Saturday, February 5, 2011

An Old Haunt Revisited

Most people don't stay in their hometown to attend college after high school...but I did.

Most people don't stay in their college town after they graduate from college...but I did.

It can't come as a surprise then that it feels odd to visit old haunts, as Anne would say, around the university. Memories flood my mind as I pass by the buildings or see groups of college kids walking down Franklin to eat on the square in between classes. Was I really them just last year?

For the first time since Finals Week in May 2010, I walked into the Student Union Building today. I purposely avoided this moment for months because a) I wanted it to be a majestic moment when I did go back, such as a reunion with friends and b) it just feels weird going back since I've graduated. Everything feels different.

There was no angelic chorus when I walked through the door, no bright lights making a way for me. If anything, there were a few rays of sun reflecting on the snow. I walked down the stairs in a nearly empty building and found my way to the ATM, which is why I was there in the first place. Another dash in my majestic return. No friends awaited me. Only some dancers, and from the way they were dressed and the music they were listening to, I am assuming they were swing dancers. I found the right ATM and almost laughed out loud. The poor dancers had put their laptop between two of the machines and taped computer speakers to the top of the two ATMs. Unfortunately, I needed one of those ATMs. They had to wait until I was finished with my transaction before they could continue. I felt awkward going through the process to withdraw money. Oh, and did I mention the ATM was using some sort of dial-up connection?
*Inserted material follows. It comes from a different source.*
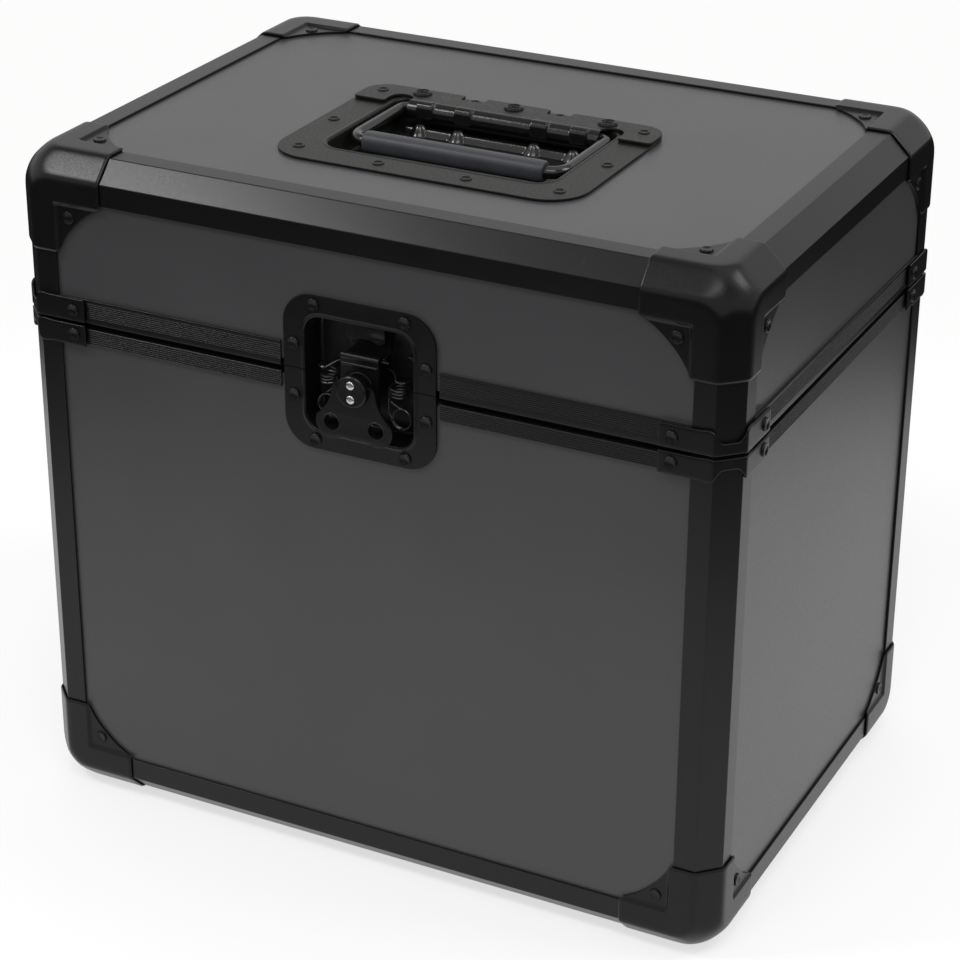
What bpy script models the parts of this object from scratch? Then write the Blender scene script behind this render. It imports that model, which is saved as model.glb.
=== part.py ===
"""A carrying case for records: laminated panels held in hollow edge extrusions, with ball corners, a hinged
lid, a recessed butterfly latch and a recessed, sprung bail handle. Metres, +Z up, the front faces -Y, and
the origin is under the middle of the case, on the surface that it stands on."""

import math

import bmesh
import bpy
from mathutils import Matrix, Vector

MM = 0.001

# Overall sizes, measured between the outer planes of the edge extrusions
case_width = 396 * MM
case_depth = 279 * MM
case_height = 368 * MM
lid_height = 86.75 * MM
seam_gap = 1.5 * MM

# Clearances shared by the pieces that fit together
fit_gap = 0.3 * MM
slide_gap = 0.6 * MM
cut_overrun = 1.0 * MM
weld_distance = 0.001 * MM

# Panels
panel_thickness = 9 * MM
panel_edge_gap = 0.3 * MM

# Edge extrusions: two outer legs joined by a slanted wall, and an inner angle behind the panels
edge_reach = 22.4 * MM
edge_slant = 10.7 * MM
edge_wall = 1.2 * MM
edge_inner_reach = 20 * MM

# Valances, the ribbed bands that meet at the parting line
lid_valance_height = 13.5 * MM
base_valance_height = 12 * MM
valance_wall = 1.2 * MM
valance_lip = 2.4 * MM
valance_inner_height = 8 * MM
rib_pitch = 1.45 * MM
rib_depth = 0.4 * MM
groove_inset = 3.5 * MM
groove_width = 5 * MM
groove_depth = 3.5 * MM
tongue_inset = 5 * MM
tongue_width = 2 * MM
tongue_length = 2.6 * MM
tongue_step = 0.3 * MM

# Ball corners
corner_arm = 51 * MM
corner_sheet = 1.2 * MM
corner_ball_arc = 13 * MM
corner_web_side = 49 * MM
corner_web_start = 25 * MM
corner_web_middle = 35 * MM
corner_rivet_inset = 31.5 * MM

# Clamps that wrap each upright over the ends of the valances
clamp_reach = 38.5 * MM
clamp_sheet = 1.5 * MM
clamp_height = 12 * MM
clamp_edge_gap = 0.9 * MM
clamp_rivet_inset = 31.8 * MM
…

I can equate it best to retrieving money from a machine and having someone behind you waiting in line, only times that person by six.

Although I did not have the beautiful return to Truman like I wanted, running into the arms of friends who have moved away and seeing professors from past classes, what happened today reminded me how much I loved being in college. Why is it that we rush through life trying to get somewhere else instead of enjoying exactly where God has placed us?